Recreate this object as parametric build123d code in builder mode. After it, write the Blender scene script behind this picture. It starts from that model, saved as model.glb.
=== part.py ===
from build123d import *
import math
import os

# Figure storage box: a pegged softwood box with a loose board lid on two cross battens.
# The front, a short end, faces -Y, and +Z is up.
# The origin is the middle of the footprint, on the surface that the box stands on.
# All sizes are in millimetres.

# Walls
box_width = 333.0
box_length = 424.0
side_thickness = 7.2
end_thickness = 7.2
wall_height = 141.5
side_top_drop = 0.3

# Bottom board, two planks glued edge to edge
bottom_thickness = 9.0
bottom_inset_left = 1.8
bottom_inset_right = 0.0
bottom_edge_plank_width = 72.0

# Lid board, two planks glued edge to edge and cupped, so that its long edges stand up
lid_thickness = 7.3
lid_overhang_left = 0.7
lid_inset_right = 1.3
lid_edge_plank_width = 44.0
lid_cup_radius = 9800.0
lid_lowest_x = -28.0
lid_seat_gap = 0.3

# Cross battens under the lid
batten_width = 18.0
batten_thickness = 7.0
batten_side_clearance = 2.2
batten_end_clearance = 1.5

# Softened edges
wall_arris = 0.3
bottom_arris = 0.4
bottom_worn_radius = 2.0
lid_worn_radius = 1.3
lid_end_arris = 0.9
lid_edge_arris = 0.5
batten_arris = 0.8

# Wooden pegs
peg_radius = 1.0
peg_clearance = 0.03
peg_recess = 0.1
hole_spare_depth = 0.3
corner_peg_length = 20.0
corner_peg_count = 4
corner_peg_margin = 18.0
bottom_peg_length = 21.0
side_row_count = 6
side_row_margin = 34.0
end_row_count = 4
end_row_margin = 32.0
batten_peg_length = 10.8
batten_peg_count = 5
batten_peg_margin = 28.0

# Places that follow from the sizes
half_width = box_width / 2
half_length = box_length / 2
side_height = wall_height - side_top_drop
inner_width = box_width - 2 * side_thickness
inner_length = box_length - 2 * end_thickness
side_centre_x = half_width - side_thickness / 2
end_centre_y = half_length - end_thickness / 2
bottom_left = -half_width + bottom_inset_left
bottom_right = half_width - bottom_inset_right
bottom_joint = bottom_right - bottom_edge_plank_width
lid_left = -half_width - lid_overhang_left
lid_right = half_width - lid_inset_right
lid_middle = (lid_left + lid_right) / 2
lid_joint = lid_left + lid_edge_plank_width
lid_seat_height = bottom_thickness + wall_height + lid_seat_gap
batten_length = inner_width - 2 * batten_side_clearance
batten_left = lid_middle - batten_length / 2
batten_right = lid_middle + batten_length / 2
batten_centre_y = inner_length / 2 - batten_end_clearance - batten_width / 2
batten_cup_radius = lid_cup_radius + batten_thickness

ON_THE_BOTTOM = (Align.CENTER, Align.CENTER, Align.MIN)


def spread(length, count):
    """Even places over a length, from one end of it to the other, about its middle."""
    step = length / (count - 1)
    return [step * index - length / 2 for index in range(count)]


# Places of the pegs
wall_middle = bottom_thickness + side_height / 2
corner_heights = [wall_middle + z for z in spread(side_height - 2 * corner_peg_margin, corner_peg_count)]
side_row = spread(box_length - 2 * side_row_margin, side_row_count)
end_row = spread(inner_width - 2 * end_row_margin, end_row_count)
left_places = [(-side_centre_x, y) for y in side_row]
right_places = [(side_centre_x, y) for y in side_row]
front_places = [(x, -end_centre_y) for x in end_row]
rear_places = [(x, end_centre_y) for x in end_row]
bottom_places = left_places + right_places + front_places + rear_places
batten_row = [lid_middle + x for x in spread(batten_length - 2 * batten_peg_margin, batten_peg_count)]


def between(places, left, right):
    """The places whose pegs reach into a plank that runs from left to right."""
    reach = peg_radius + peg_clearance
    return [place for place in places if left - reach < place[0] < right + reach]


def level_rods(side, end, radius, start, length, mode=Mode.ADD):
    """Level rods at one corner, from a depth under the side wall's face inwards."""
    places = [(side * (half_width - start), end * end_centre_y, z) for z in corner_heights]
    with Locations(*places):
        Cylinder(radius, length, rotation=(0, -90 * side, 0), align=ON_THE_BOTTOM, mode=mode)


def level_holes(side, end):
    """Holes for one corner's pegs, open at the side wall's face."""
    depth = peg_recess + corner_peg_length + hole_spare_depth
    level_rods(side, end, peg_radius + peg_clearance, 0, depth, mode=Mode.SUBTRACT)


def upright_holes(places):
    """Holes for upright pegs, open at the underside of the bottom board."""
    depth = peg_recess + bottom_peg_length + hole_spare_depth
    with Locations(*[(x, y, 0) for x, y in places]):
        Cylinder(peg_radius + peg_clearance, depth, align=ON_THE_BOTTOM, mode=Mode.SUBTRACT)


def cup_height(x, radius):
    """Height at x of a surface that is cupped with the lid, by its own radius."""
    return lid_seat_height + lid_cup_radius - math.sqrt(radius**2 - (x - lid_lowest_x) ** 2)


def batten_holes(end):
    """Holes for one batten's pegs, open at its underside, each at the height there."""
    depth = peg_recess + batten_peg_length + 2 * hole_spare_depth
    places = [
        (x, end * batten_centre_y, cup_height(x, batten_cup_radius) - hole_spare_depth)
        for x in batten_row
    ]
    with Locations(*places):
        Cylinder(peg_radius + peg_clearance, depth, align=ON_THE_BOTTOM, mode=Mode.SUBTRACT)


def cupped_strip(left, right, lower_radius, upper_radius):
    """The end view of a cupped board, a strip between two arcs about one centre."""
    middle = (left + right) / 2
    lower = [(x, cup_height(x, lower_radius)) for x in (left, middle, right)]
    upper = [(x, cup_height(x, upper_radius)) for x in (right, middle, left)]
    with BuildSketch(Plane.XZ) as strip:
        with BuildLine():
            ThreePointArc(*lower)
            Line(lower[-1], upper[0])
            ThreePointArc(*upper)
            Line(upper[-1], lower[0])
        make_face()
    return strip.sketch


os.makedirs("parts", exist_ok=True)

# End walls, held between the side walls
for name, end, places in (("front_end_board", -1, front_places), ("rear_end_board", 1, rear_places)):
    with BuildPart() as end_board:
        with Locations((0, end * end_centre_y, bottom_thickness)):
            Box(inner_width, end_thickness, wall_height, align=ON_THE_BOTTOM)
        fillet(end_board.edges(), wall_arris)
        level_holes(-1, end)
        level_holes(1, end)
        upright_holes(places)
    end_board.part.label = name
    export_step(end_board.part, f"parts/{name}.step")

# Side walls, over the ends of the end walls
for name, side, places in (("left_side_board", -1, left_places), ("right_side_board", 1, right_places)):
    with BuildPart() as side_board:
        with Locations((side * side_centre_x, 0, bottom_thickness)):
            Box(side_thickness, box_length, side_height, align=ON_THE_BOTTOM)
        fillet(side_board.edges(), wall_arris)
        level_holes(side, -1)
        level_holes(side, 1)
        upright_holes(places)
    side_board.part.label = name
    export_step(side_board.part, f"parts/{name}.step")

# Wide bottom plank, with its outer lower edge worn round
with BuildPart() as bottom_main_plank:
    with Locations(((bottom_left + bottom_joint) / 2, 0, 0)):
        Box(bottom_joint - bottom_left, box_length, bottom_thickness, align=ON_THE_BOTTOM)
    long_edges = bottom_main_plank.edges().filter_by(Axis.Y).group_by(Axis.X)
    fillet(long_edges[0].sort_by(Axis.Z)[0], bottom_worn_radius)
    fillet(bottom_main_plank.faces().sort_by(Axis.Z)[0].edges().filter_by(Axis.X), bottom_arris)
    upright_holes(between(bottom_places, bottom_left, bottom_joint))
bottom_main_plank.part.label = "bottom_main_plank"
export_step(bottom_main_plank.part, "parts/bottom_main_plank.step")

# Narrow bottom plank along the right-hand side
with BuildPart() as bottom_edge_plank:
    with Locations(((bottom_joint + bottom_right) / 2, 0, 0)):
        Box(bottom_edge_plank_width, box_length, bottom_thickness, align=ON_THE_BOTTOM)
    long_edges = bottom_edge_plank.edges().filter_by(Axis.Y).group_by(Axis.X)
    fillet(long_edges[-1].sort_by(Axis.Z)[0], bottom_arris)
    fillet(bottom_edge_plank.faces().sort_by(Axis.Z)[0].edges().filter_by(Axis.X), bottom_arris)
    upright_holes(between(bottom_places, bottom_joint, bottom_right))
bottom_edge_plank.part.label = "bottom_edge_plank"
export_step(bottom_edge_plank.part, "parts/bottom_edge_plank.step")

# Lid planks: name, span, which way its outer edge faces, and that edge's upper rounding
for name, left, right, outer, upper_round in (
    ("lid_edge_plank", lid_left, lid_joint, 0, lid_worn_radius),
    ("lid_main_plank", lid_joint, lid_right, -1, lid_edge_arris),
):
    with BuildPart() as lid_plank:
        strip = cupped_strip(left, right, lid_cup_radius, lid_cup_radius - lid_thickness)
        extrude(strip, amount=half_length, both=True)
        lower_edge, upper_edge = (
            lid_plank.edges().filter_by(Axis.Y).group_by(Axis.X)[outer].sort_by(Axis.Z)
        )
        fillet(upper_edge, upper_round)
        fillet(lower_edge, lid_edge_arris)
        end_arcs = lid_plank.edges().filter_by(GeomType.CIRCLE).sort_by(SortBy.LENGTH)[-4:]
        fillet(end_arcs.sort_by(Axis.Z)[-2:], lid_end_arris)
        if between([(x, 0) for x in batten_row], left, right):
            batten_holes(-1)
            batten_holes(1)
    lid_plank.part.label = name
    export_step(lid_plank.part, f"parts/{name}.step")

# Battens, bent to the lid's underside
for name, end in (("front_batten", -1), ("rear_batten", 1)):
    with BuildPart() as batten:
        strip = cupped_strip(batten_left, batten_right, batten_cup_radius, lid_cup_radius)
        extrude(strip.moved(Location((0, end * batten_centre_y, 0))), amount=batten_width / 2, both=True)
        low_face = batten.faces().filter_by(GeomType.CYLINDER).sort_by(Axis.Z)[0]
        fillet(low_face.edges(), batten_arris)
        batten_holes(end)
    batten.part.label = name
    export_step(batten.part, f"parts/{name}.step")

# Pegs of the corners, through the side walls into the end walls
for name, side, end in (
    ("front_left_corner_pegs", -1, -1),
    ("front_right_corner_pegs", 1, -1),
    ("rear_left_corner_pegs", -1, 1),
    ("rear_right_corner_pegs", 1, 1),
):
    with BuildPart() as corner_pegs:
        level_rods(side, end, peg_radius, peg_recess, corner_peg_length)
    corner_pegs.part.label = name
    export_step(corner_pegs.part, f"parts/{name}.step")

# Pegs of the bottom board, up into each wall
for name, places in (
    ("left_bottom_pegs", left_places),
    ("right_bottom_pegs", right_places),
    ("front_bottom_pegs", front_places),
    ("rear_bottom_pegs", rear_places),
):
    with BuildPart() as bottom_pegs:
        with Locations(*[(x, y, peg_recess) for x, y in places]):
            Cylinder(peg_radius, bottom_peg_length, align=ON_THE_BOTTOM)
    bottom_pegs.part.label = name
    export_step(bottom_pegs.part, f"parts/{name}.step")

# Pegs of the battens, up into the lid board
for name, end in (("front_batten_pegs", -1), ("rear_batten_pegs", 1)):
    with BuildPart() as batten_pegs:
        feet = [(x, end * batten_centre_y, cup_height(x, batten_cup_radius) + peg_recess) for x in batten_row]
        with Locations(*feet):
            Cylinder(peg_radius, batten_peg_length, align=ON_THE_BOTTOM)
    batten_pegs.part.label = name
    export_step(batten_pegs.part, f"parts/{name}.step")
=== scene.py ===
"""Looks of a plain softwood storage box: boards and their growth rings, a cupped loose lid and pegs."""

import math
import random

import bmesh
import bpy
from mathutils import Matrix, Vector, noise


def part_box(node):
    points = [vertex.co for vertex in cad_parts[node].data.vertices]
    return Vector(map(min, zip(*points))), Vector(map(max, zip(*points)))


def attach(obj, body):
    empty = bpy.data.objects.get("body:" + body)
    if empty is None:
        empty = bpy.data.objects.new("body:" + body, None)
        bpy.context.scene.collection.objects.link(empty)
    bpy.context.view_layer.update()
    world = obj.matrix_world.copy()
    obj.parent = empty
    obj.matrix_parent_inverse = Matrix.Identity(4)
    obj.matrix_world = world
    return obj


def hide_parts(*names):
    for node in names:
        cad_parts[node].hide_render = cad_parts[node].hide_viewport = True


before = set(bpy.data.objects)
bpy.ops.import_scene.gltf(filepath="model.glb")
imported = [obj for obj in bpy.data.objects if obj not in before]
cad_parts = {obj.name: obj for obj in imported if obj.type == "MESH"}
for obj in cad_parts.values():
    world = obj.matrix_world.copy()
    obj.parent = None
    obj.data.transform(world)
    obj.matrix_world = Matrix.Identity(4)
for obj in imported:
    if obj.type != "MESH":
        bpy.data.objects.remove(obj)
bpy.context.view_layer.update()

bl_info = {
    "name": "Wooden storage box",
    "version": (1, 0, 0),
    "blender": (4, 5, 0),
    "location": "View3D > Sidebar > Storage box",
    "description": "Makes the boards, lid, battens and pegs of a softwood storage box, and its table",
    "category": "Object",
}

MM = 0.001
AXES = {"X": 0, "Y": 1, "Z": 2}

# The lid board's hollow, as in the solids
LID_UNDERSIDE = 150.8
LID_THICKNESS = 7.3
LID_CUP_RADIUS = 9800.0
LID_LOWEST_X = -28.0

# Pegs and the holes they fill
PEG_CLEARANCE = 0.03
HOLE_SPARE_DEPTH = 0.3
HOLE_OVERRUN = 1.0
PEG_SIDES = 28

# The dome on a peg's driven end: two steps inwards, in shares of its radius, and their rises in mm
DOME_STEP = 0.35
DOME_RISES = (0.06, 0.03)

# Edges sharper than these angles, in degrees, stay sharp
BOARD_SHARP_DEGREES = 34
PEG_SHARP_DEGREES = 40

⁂

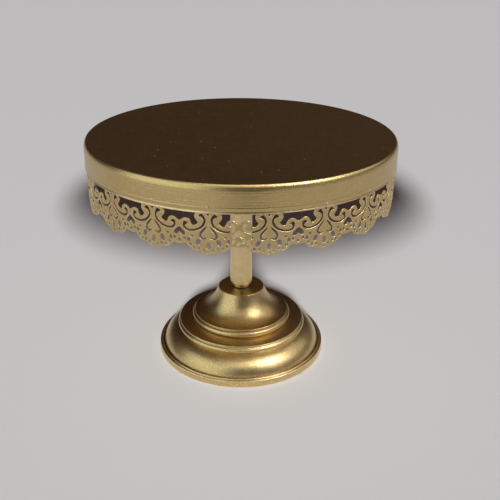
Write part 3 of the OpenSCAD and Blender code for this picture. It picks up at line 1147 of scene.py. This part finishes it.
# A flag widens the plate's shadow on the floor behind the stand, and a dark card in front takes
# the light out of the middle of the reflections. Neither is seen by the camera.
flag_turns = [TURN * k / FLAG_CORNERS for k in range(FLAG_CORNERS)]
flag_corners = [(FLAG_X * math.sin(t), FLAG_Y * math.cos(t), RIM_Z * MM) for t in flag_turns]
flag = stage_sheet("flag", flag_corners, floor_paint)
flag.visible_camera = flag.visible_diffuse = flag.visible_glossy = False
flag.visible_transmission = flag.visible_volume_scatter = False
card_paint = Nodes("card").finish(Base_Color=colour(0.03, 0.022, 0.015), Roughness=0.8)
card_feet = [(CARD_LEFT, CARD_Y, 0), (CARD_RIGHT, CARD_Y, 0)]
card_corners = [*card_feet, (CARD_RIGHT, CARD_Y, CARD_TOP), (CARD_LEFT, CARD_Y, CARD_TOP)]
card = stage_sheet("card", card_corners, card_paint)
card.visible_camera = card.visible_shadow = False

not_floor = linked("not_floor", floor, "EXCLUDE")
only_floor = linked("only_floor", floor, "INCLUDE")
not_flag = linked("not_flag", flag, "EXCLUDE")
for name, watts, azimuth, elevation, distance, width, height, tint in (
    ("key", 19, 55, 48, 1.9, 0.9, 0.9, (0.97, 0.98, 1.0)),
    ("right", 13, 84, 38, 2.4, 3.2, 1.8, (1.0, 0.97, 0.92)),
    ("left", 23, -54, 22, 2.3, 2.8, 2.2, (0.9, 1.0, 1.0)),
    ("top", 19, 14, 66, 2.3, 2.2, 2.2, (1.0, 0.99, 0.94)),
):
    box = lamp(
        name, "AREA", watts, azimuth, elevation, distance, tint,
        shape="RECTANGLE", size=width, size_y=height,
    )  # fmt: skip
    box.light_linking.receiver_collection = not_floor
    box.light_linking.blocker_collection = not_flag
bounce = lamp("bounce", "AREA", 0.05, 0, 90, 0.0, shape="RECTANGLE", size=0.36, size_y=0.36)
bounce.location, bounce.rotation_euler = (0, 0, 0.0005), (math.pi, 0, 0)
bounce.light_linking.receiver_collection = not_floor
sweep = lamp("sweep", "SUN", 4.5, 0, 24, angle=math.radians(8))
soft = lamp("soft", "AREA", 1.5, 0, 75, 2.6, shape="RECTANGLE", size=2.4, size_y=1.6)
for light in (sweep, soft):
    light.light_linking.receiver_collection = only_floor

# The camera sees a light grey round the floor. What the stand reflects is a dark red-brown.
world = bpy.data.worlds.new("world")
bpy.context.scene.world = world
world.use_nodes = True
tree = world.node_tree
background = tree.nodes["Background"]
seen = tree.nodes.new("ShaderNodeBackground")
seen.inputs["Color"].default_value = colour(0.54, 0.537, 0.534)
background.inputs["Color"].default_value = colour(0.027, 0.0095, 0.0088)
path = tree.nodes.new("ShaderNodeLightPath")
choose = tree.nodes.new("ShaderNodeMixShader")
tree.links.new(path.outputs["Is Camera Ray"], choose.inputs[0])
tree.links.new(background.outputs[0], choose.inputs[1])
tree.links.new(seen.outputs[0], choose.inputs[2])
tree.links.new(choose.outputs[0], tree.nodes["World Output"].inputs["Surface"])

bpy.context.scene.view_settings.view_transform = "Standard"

⁂

→ **Exercise objective**
The lines to transcribe begin at the line with "obj.matrix_parent_inverse = Matrix.Identity(4)" and end at the line with "PEG_SHARP_DEGREES = 40"; copy them exactly, both ends included.

→ **Result**
    obj.matrix_parent_inverse = Matrix.Identity(4)
    obj.matrix_world = world
    return obj


def hide_parts(*names):
    for node in names:
        cad_parts[node].hide_render = cad_parts[node].hide_viewport = True


before = set(bpy.data.objects)
bpy.ops.import_scene.gltf(filepath="model.glb")
imported = [obj for obj in bpy.data.objects if obj not in before]
cad_parts = {obj.name: obj for obj in imported if obj.type == "MESH"}
for obj in cad_parts.values():
    world = obj.matrix_world.copy()
    obj.parent = None
    obj.data.transform(world)
    obj.matrix_world = Matrix.Identity(4)
for obj in imported:
    if obj.type != "MESH":
        bpy.data.objects.remove(obj)
bpy.context.view_layer.update()

bl_info = {
    "name": "Wooden storage box",
    "version": (1, 0, 0),
    "blender": (4, 5, 0),
    "location": "View3D > Sidebar > Storage box",
    "description": "Makes the boards, lid, battens and pegs of a softwood storage box, and its table",
    "category": "Object",
}

MM = 0.001
AXES = {"X": 0, "Y": 1, "Z": 2}

# The lid board's hollow, as in the solids
LID_UNDERSIDE = 150.8
LID_THICKNESS = 7.3
LID_CUP_RADIUS = 9800.0
LID_LOWEST_X = -28.0

# Pegs and the holes they fill
PEG_CLEARANCE = 0.03
HOLE_SPARE_DEPTH = 0.3
HOLE_OVERRUN = 1.0
PEG_SIDES = 28

# The dome on a peg's driven end: two steps inwards, in shares of its radius, and their rises in mm
DOME_STEP = 0.35
DOME_RISES = (0.06, 0.03)

# Edges sharper than these angles, in degrees, stay sharp
BOARD_SHARP_DEGREES = 34
PEG_SHARP_DEGREES = 40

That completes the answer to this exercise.